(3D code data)
## start

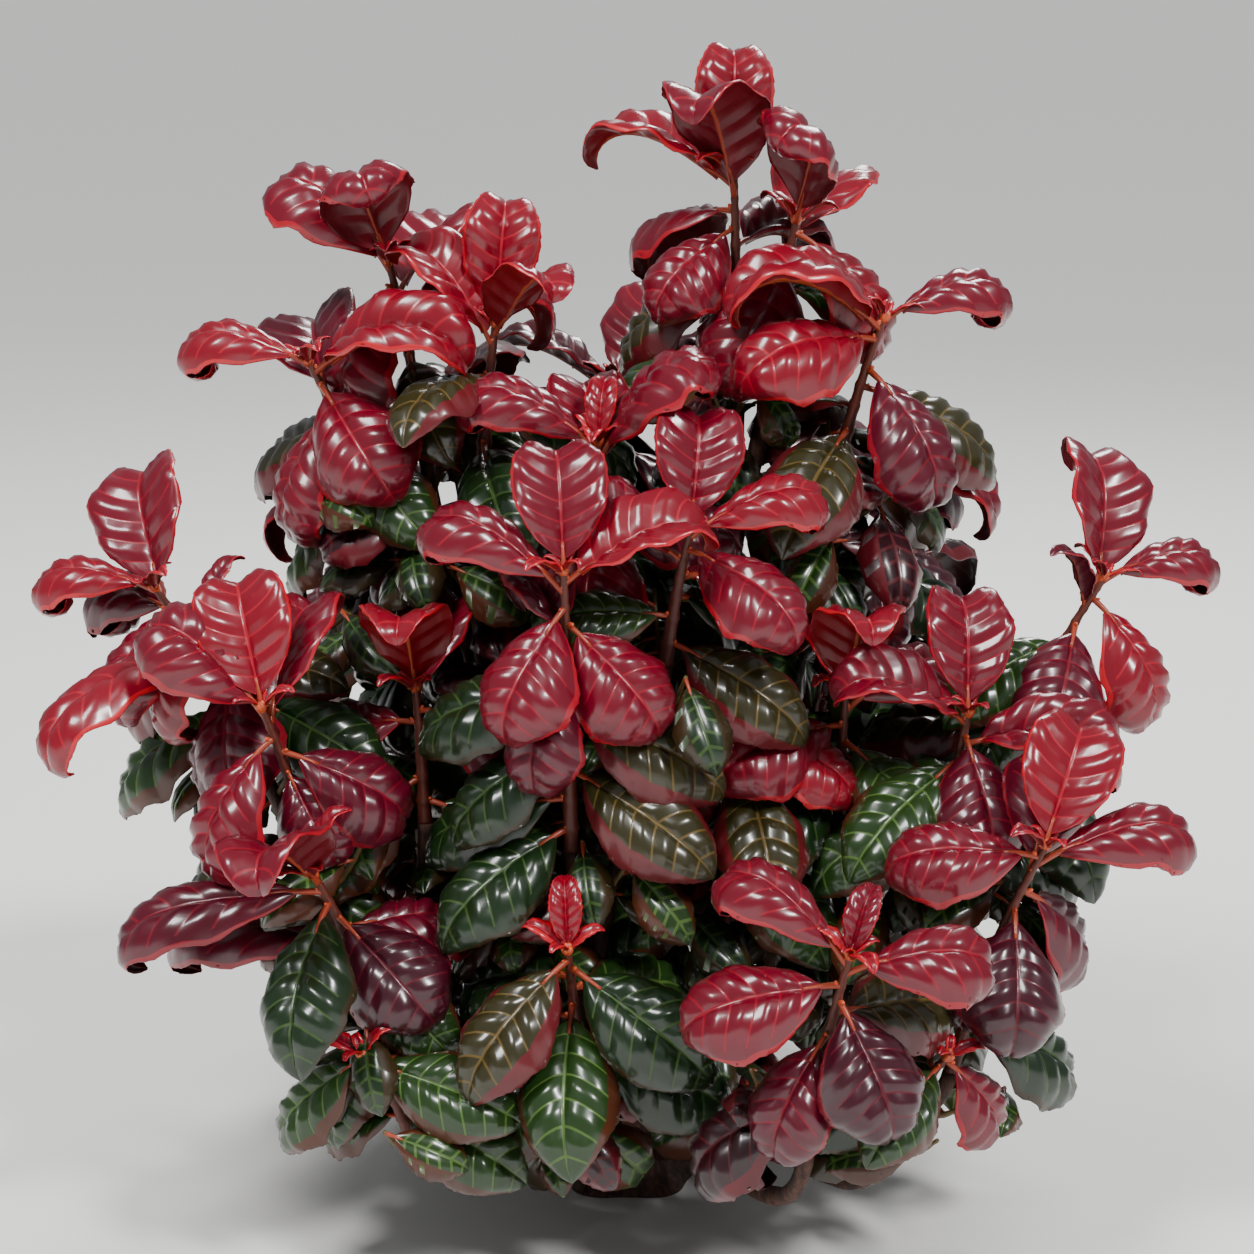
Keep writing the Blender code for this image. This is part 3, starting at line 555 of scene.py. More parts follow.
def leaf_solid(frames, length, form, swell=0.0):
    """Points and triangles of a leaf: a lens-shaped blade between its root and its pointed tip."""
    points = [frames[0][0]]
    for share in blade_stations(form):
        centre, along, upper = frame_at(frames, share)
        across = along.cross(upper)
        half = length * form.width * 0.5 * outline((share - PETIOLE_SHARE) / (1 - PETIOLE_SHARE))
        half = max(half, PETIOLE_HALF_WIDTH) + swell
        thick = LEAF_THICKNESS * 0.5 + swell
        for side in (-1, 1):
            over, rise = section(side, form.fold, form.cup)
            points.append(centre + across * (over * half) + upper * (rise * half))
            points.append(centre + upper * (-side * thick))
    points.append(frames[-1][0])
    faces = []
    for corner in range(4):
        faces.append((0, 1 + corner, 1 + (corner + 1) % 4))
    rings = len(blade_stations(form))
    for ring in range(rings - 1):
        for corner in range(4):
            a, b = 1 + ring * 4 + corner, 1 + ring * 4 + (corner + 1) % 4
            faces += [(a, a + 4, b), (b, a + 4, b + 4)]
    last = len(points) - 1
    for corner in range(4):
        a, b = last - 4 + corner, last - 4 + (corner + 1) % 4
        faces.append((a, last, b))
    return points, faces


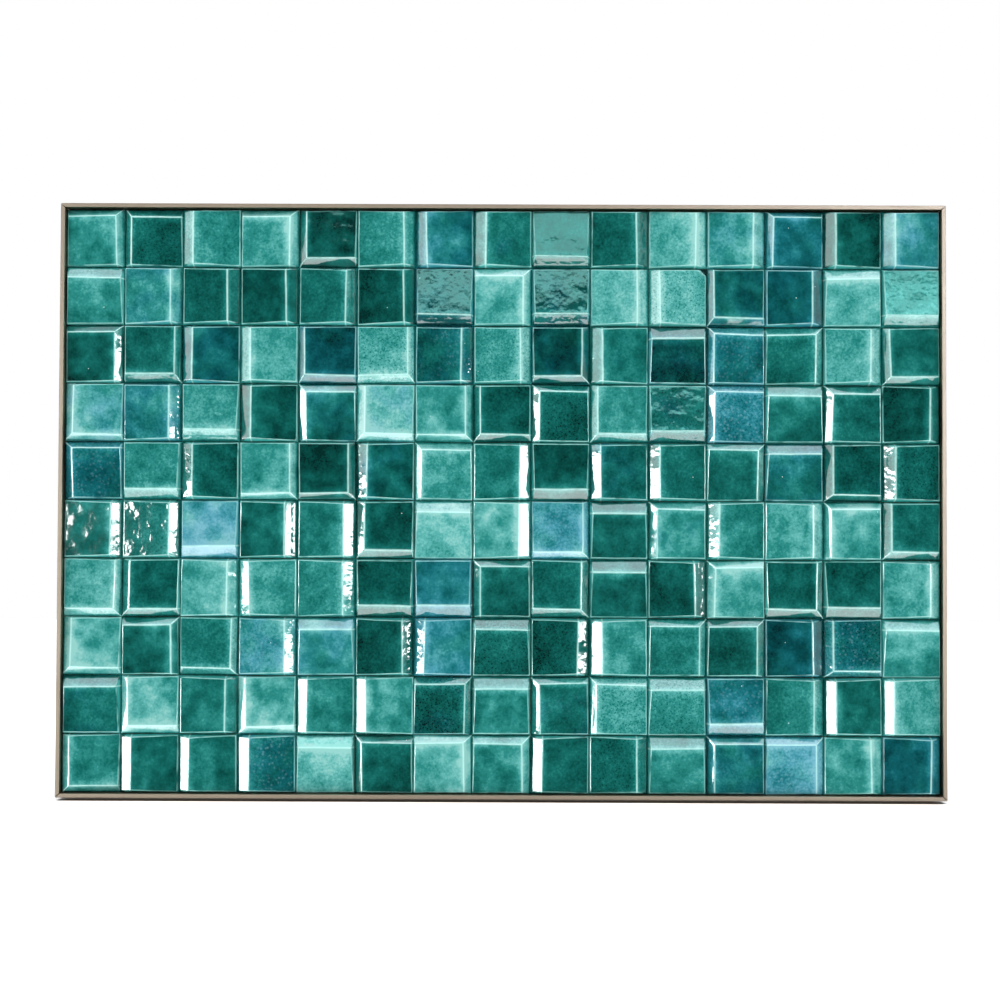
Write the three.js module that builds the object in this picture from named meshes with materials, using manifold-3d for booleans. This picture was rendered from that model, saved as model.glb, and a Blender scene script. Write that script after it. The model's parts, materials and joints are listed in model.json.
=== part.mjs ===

## end

**DIRECTIONS FOR THIS TASK**
Copy all the lines, exactly.

**TASK ANSWER**
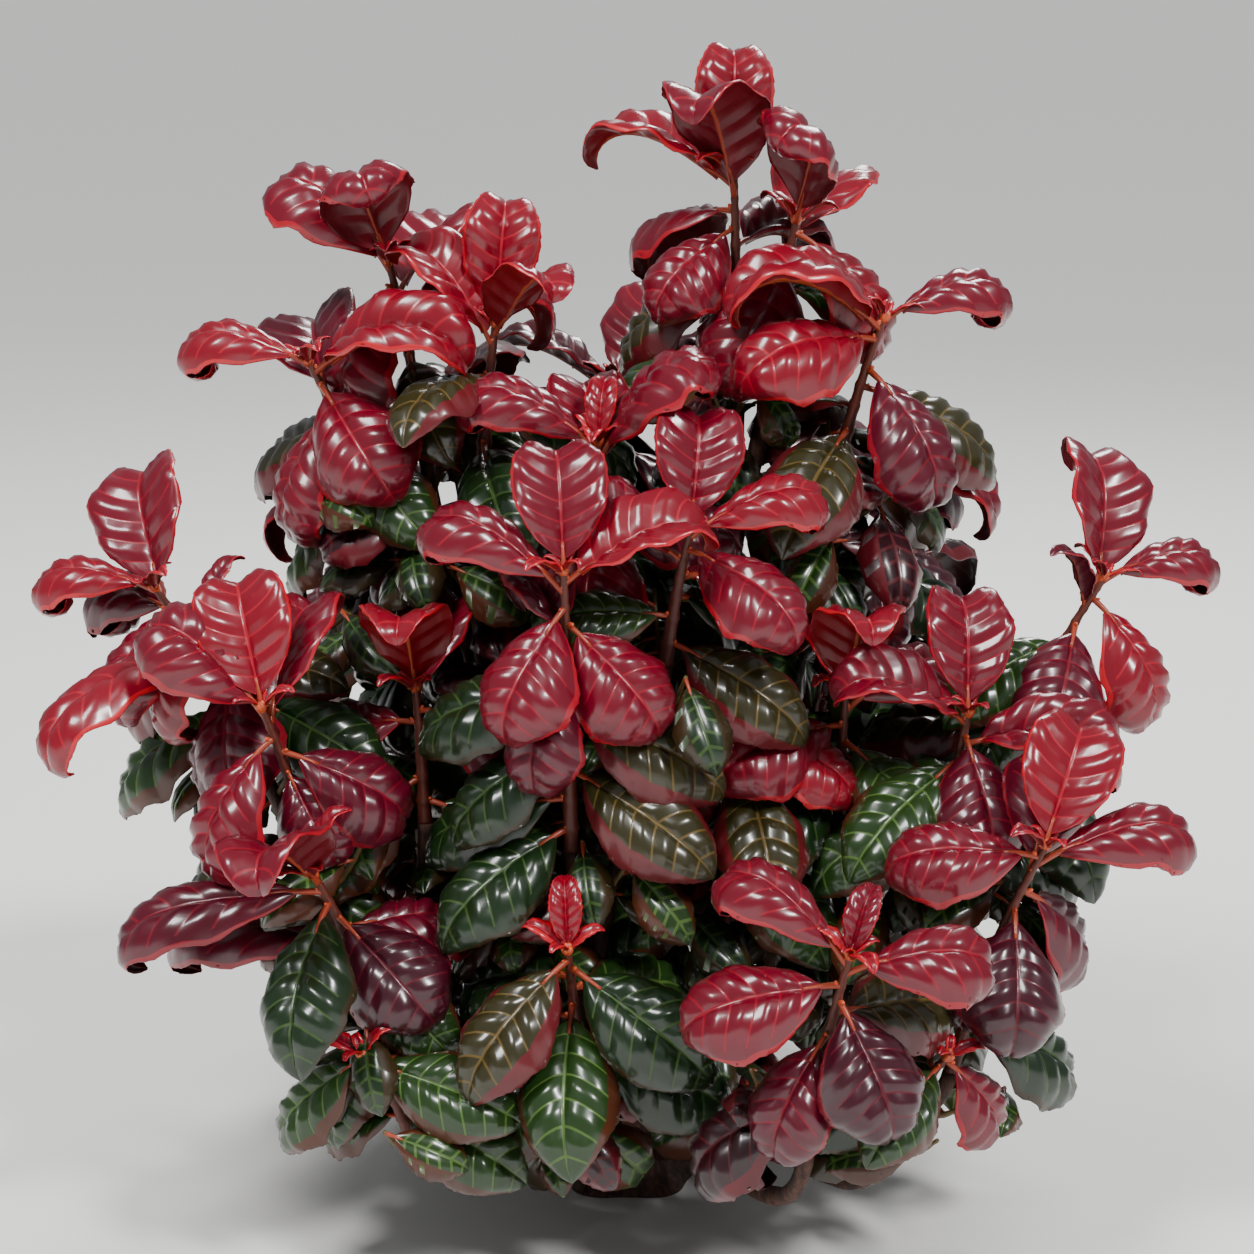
Keep writing the Blender code for this image. This is part 3, starting at line 555 of scene.py. More parts follow.
def leaf_solid(frames, length, form, swell=0.0):
    """Points and triangles of a leaf: a lens-shaped blade between its root and its pointed tip."""
    points = [frames[0][0]]
    for share in blade_stations(form):
        centre, along, upper = frame_at(frames, share)
        across = along.cross(upper)
        half = length * form.width * 0.5 * outline((share - PETIOLE_SHARE) / (1 - PETIOLE_SHARE))
        half = max(half, PETIOLE_HALF_WIDTH) + swell
        thick = LEAF_THICKNESS * 0.5 + swell
        for side in (-1, 1):
            over, rise = section(side, form.fold, form.cup)
            points.append(centre + across * (over * half) + upper * (rise * half))
            points.append(centre + upper * (-side * thick))
    points.append(frames[-1][0])
    faces = []
    for corner in range(4):
        faces.append((0, 1 + corner, 1 + (corner + 1) % 4))
    rings = len(blade_stations(form))
    for ring in range(rings - 1):
        for corner in range(4):
            a, b = 1 + ring * 4 + corner, 1 + ring * 4 + (corner + 1) % 4
            faces += [(a, a + 4, b), (b, a + 4, b + 4)]
    last = len(points) - 1
    for corner in range(4):
        a, b = last - 4 + corner, last - 4 + (corner + 1) % 4
        faces.append((a, last, b))
    return points, faces


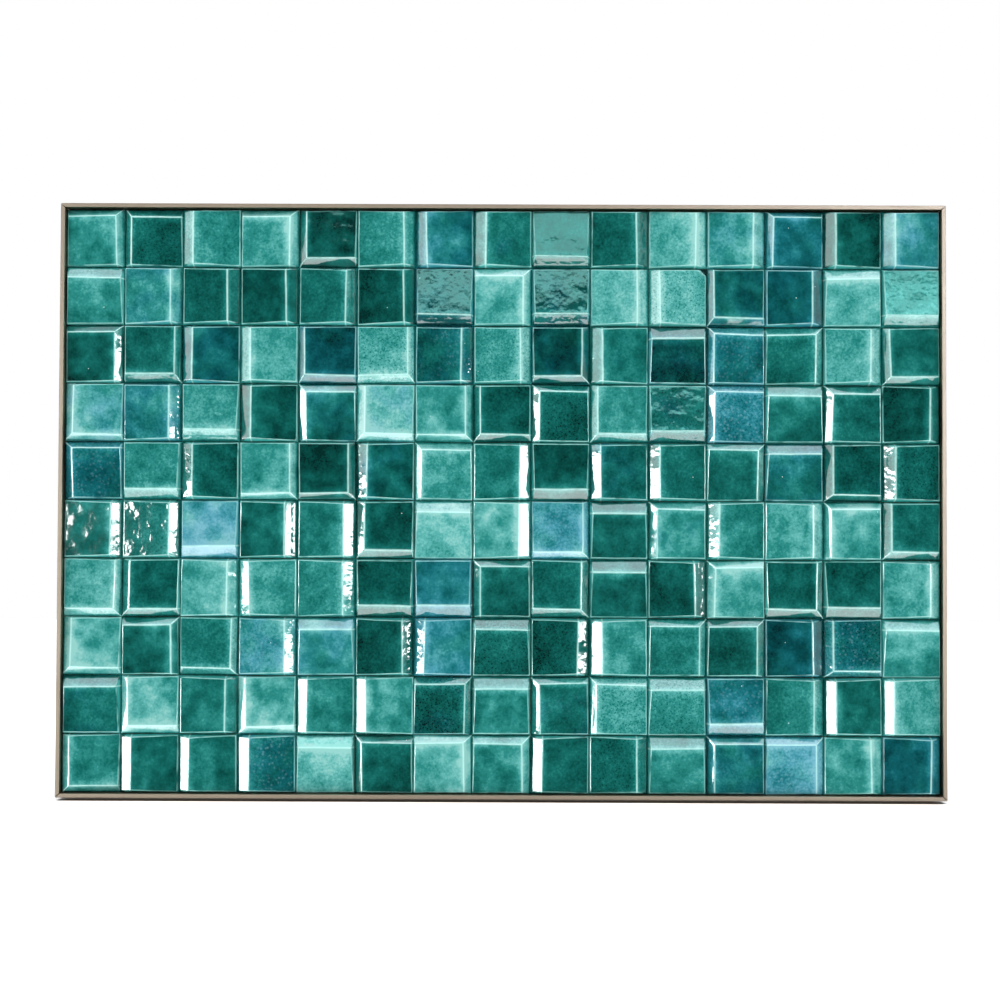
Write the three.js module that builds the object in this picture from named meshes with materials, using manifold-3d for booleans. This picture was rendered from that model, saved as model.glb, and a Blender scene script. Write that script after it. The model's parts, materials and joints are listed in model.json.
=== part.mjs ===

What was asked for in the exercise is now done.